Motivated by pr43326 (https://bugs.llvm.org/show_bug.cgi?id=43326). What is significant there is the loop is a triply-nested loop. And a slightly modified test case is as follows.
void f(int e[10][10][10], int f[10][10][10]) { for (int a = 0; a < 10; a++) { for (int b = 0; b < 10; b++) { for (int c = 0; c < 10; c++) { f[c][b][a] = e[c][b][a]; } } } }
The ideal optimal access pattern after running interchange is supposed to be the following
void f(int e[10][10][10], int f[10][10][10]) { for (int c = 0; c < 10; c++) { for (int b = 0; b < 10; b++) { for (int a = 0; a < 10; a++) { f[c][b][a] = e[c][b][a]; } } } }
Currently we interchange two times, changing the loop order from a->b->c to a->c->b and c->a->b. In other words, we are limited to picking up the innermost loop and finding an order that is locally optimal for it. However, the pass failed to produce the optimal loop access order which is c->b->a. For more complex examples what we get would be somehow quite far from the globally optimal ordering.
What is proposed in this pattern is to do a "bubble-sort" fashion when doing interchange. By comparing neighbors in LoopList in each iteration, we would be able to move each loop onto a most appropriate place, hence this is an approach that tries to achieve the globally optimal ordering.
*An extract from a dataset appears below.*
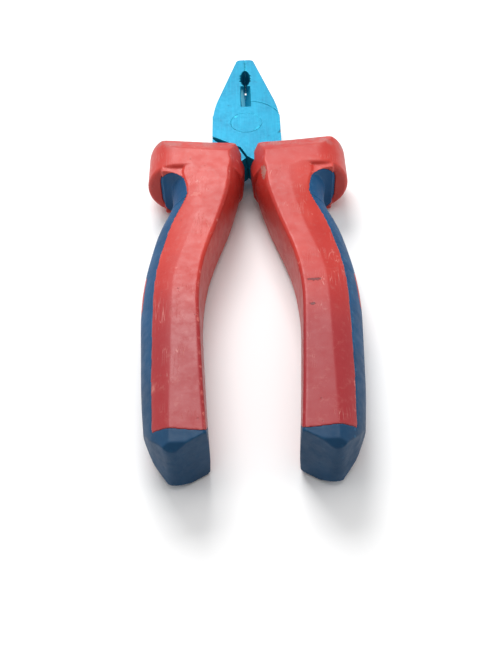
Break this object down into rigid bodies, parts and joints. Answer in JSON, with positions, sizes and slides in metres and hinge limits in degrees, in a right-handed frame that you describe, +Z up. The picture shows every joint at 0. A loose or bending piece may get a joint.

To be specific, for the motivating example, the original order is
a->b->c
In the first iteration, we first interchange b and c, which gives us
a->c->b,
then we interchange a and c, which gives us
c->a->b.
Then in the second iteration, we interchange a and b, which gives us
c->b->a,
which is the ideal ordering.
This approach is supposed to work for however complex cases as well. In fact for the real test case in pr43326, the loop has reductions and currently loop interchange is not able to handle multi-level reduction loops (more than 2 levels). I currently limit this patch to deal only with simple multi-level loops, and I would be willing to post follow-up patches that enable interchange with multi-level reductions.
Comments on this patch are appreciated :)
If you don't assume the vector is empty when starting (assert(LoopList.empty())?), consider clearing the list at the start of the function.
Change seems NFC anyway.